__WORK TO COMPLETE__. All the data should come back exactly as it was given.

__DATA SECTION__.
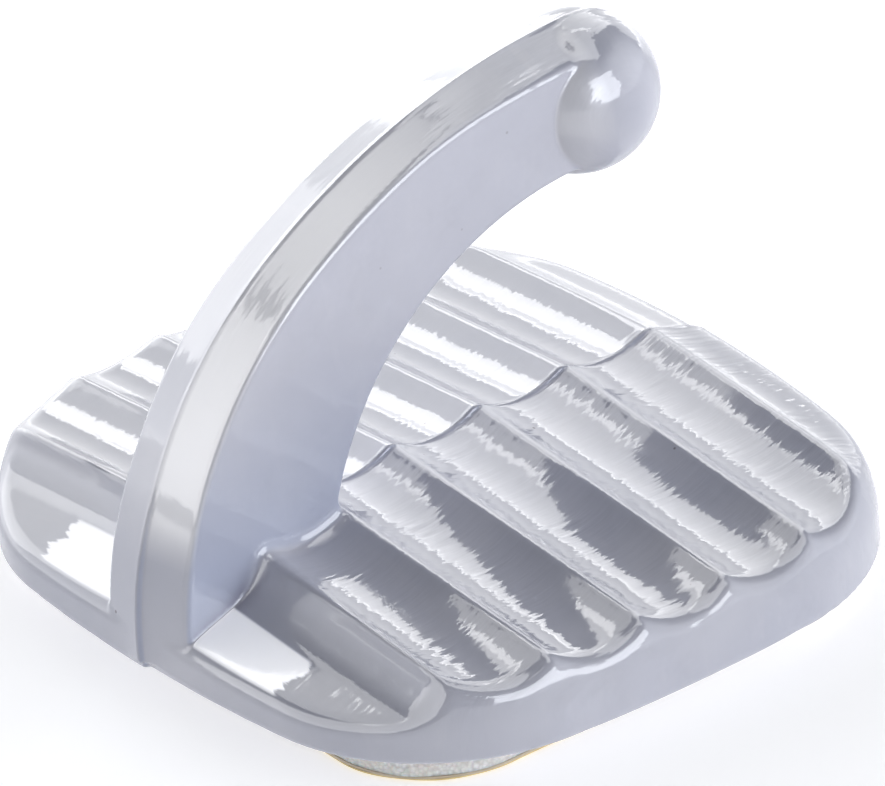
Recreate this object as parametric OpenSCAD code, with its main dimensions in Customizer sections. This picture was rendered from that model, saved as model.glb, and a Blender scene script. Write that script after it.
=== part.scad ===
// Self-adhesive wall hook. A fluted, gabled plate carries one curved arm that ends
// in a ball. A foam mounting pad with an adhesive film on each face lies under it,
// and a release liner covers the film that faces the wall.
// Origin: on the wall, under the middle of the plate. +Z points away from the wall,
// +Y runs from the root of the arm toward the ball, +X runs across the plate.
// All lengths are in millimetres.

/* [Plate] */
// Width of the plate, along the flutes
plate_w = 50; // [47:0.5:56]
// Length of the plate, across the flutes
plate_l = 44.6; // [44:0.2:48]
// Thickness of the plate at its middle ridge
plate_t = 7.6; // [7.2:0.1:8.4]
// Radius of the four corners in plan
corner_r = 13.9; // [11:0.1:15]
// How far the middle of each side stands out past its corners
side_bulge = 0.34; // [0.2:0.02:0.6]
// How far the middle of each end stands out past its corners
end_bulge = 0.6; // [0.4:0.02:0.8]
// Height of the upright band round the edge
edge_band = 1.9; // [1.4:0.1:2.6]

/* [Flutes] */
// Distance from one crest to the next
flute_pitch = 6.6; // [6.2:0.05:6.8]
// Radius of the hollow of each flute
flute_r = 6.0; // [5:0.1:7]
// Angle at which the crests fall from the middle to each side
gable_angle = 4.7; // [3:0.1:5.5]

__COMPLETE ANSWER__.
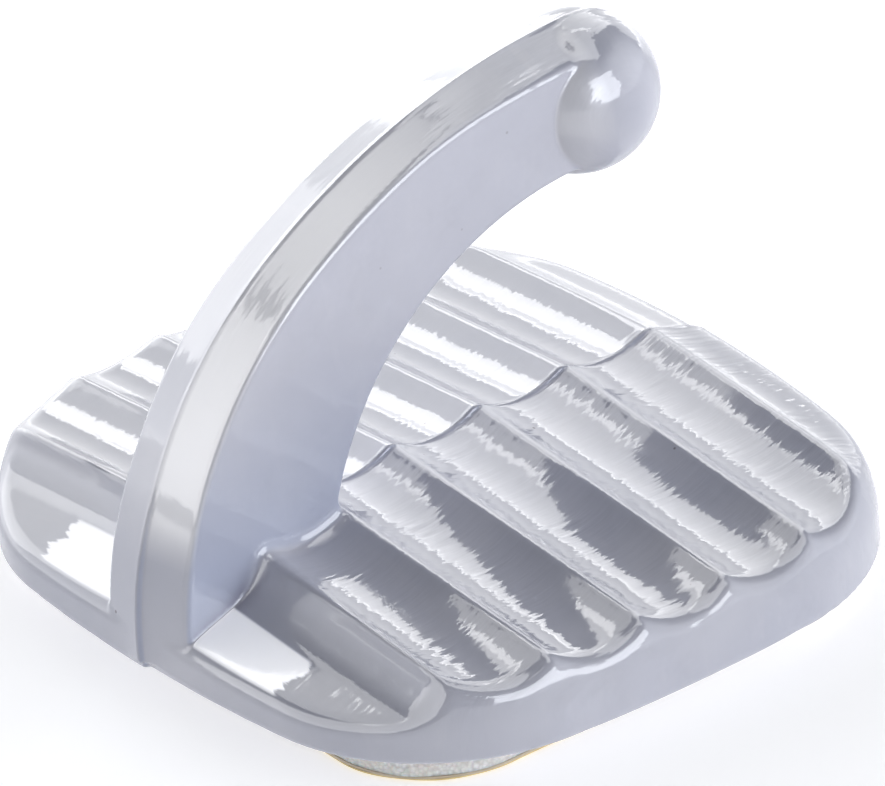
Recreate this object as parametric OpenSCAD code, with its main dimensions in Customizer sections. This picture was rendered from that model, saved as model.glb, and a Blender scene script. Write that script after it.
=== part.scad ===
// Self-adhesive wall hook. A fluted, gabled plate carries one curved arm that ends
// in a ball. A foam mounting pad with an adhesive film on each face lies under it,
// and a release liner covers the film that faces the wall.
// Origin: on the wall, under the middle of the plate. +Z points away from the wall,
// +Y runs from the root of the arm toward the ball, +X runs across the plate.
// All lengths are in millimetres.

/* [Plate] */
// Width of the plate, along the flutes
plate_w = 50; // [47:0.5:56]
// Length of the plate, across the flutes
plate_l = 44.6; // [44:0.2:48]
// Thickness of the plate at its middle ridge
plate_t = 7.6; // [7.2:0.1:8.4]
// Radius of the four corners in plan
corner_r = 13.9; // [11:0.1:15]
// How far the middle of each side stands out past its corners
side_bulge = 0.34; // [0.2:0.02:0.6]
// How far the middle of each end stands out past its corners
end_bulge = 0.6; // [0.4:0.02:0.8]
// Height of the upright band round the edge
edge_band = 1.9; // [1.4:0.1:2.6]

/* [Flutes] */
// Distance from one crest to the next
flute_pitch = 6.6; // [6.2:0.05:6.8]
// Radius of the hollow of each flute
flute_r = 6.0; // [5:0.1:7]
// Angle at which the crests fall from the middle to each side
gable_angle = 4.7; // [3:0.1:5.5]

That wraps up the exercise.